** Short task **
Give again only those lines from the start of the entries through the line holding "sewn belt strap.", leaving them as they are.

== Data section

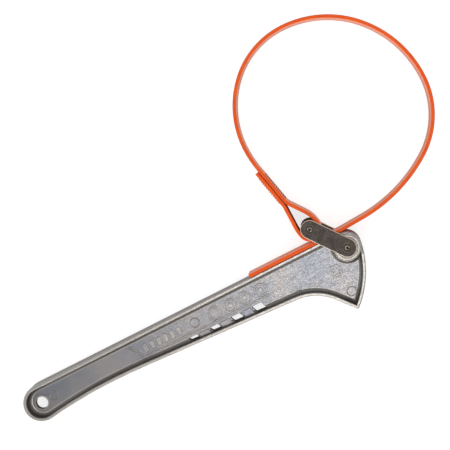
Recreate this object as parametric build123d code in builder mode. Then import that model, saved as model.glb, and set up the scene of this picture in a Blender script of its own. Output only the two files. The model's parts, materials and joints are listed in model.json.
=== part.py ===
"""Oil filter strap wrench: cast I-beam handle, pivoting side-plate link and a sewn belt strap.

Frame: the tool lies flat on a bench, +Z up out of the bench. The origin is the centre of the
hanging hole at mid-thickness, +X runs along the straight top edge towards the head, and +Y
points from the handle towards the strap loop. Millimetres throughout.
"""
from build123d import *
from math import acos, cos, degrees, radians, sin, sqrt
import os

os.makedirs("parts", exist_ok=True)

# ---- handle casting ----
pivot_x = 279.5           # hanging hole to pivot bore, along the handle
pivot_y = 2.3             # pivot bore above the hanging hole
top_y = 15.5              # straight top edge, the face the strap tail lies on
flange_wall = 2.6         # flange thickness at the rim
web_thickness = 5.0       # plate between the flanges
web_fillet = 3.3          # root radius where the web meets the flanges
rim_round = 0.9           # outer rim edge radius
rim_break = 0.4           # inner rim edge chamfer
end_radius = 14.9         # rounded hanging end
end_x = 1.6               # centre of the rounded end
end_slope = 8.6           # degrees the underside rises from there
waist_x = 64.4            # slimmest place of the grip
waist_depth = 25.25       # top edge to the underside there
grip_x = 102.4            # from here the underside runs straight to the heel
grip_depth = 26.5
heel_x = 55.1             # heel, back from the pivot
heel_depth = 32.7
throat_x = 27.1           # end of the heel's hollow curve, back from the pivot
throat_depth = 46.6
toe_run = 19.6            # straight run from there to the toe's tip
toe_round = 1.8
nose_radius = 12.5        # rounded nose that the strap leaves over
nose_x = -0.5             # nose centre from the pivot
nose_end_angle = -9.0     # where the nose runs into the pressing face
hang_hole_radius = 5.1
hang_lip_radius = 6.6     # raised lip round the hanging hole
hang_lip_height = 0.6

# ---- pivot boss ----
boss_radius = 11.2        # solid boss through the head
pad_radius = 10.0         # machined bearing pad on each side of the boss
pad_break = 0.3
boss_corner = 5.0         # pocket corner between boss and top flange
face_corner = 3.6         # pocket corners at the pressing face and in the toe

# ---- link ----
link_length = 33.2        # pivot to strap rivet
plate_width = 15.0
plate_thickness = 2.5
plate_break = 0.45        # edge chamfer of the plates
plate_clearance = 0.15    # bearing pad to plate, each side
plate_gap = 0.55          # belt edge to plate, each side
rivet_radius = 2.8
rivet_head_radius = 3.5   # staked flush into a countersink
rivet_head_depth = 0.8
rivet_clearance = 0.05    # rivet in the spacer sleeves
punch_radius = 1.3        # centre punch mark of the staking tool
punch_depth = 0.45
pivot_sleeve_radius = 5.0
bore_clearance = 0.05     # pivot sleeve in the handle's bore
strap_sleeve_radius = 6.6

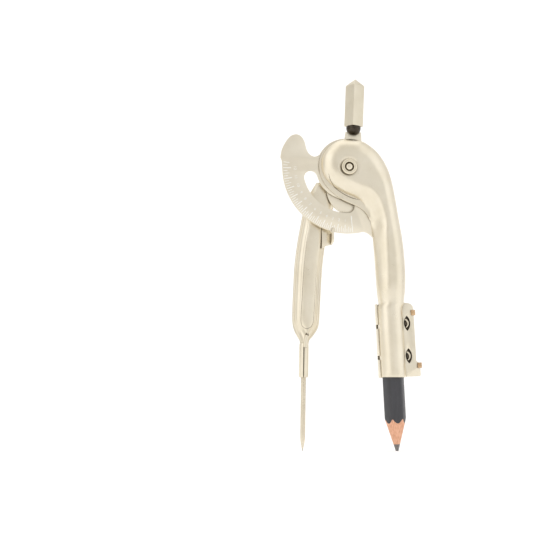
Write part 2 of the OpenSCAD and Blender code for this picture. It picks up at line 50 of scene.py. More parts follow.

====

** Task answer **
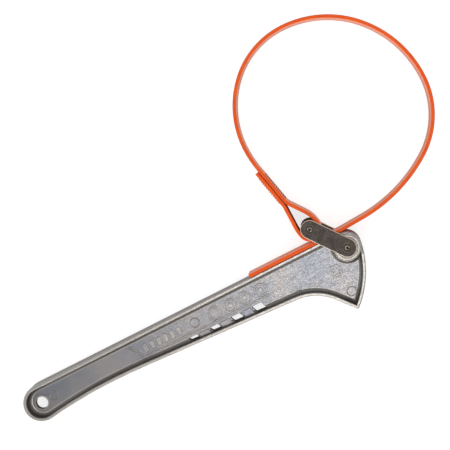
Recreate this object as parametric build123d code in builder mode. Then import that model, saved as model.glb, and set up the scene of this picture in a Blender script of its own. Output only the two files. The model's parts, materials and joints are listed in model.json.
=== part.py ===
"""Oil filter strap wrench: cast I-beam handle, pivoting side-plate link and a sewn belt strap.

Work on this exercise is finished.